Sudan expects trading volumes on its small stock market to double this year because of the interest of Gulf Arab investors since it launched computer-based trading, the head of the Khartoum Stock Exchange said on Thursday.
In January, the Khartoum bourse set up, with Oman's help, an electronic trading system that ended the writing of bond and stock prices on white boards in a stuffy room in the heart of the Sudanese capital.
The new trade system has better linked the bourse, founded in 1995, to Gulf Arab bourses such as Dubai or Muscat.
The Arab African country is developing its stock market to attract more investment to help overcome a severe economic crisis that has triggered protests against high inflation.
Sudan lost most of its oil production when South Sudan became independent a year ago. Oil was the main earner of state revenues and foreign currency needed to fund imports.
Since the start of the computer bourse trading, volumes for shares and bonds have risen to 1.24 billion Sudanese pounds at the end of May, almost double year-on-year, general manager Osman Hamad Khair said.
"We are expecting trading volumes to at least double this year," he said in an interview, adding that 13 new firms had been listed since the launch of the new trading system, a record number. It had previously around 40 listed firms.
ISLAMIC BONDS
Investors from Gulf Arab countries such as Saudi Arabia and the United Arab Emirates were increasingly buying into government-issued Islamic bonds, known locally as "shahamas", as the bourse was now more accessible for outsiders, he said.
He said that Gulf investors now make up around 25 percent of trading, a number that was on the rise despite Sudan's economic woes with annual inflation hitting 37 percent in June - more than double the level a year ago.
Khair said risk-willing foreign investors were buying into shahamas, which make up 90 percent of trading, as the average return was between 18 percent and 20 percent, well above bond yields on other markets.
"They (shahamas) are guaranteed by the central bank," he said.
To reach more investors the stock exchange hopes to soon link trading systems with Cairo and other Arab bourses, Khair said. It already cooperates with UAE bourses in Abu Dhabi and Dubai as well as Muscat.
Most Western investors shun Sudan due to U.S. trade sanctions in place since 1997 over the country's role of hosting prominent Islamists in the past.
Transparency is also a big issue as regulation is only in the early stages. Two new bills to set up an independent bourse supervisor would be hopefully approved by the government and parliament within two months, Khair said.
"The ownership will transfer to a capital markets authority (from the finance ministry)," he said.
Khartoum's stock market is tiny with a market capitalisation of around 8.1 billion Sudanese pounds at the end of May. The biggest Arab bourse, Saudi Arabia, has a capitalisation of more than $300 billion.
GOLD MARKET
In a second expansion step, Sudan hopes to set up next year with the help of India a trading platform for gold due to its rising importance for the economy, Khair said.

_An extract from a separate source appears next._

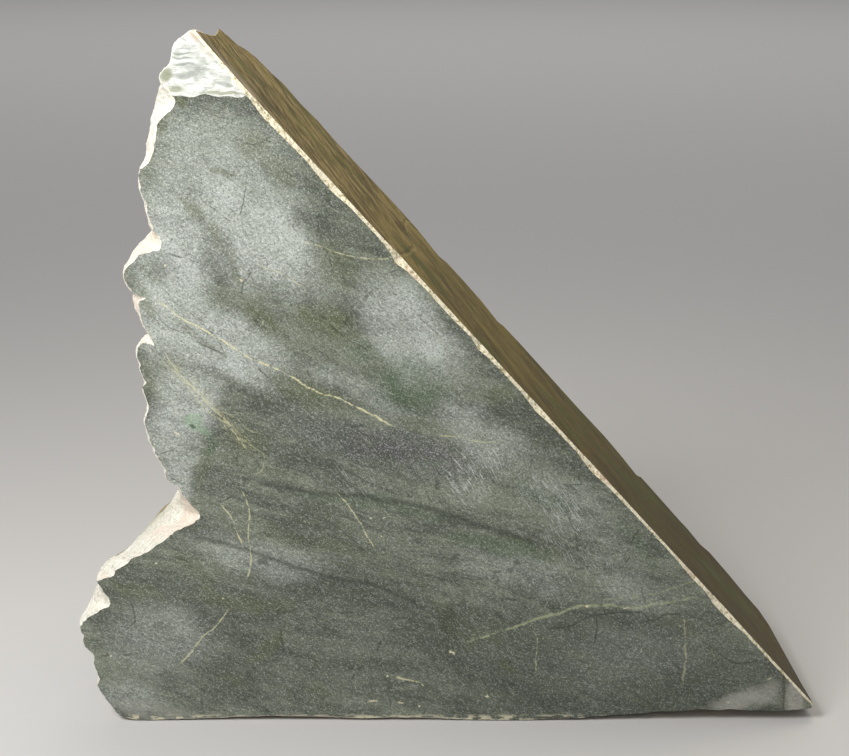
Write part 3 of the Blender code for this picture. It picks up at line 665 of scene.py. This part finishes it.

To compensate for the loss of oil revenues - following the country's split from oil-rich South Sudan - which previously made up 90 percent of exports, Sudan wants to expand the production of gold and other minerals as well as agricultural goods.
To encourage trade between local farmers and foreign buyers, Sudan also wants to set up electronic trading platforms for its main agricultural products, such as gum arabic and maize.
Despite Sudan's multiple economic and political woes, with insurgencies in several parts and tensions with South Sudan, Khartoum's main stock index has managed to stay stable this year.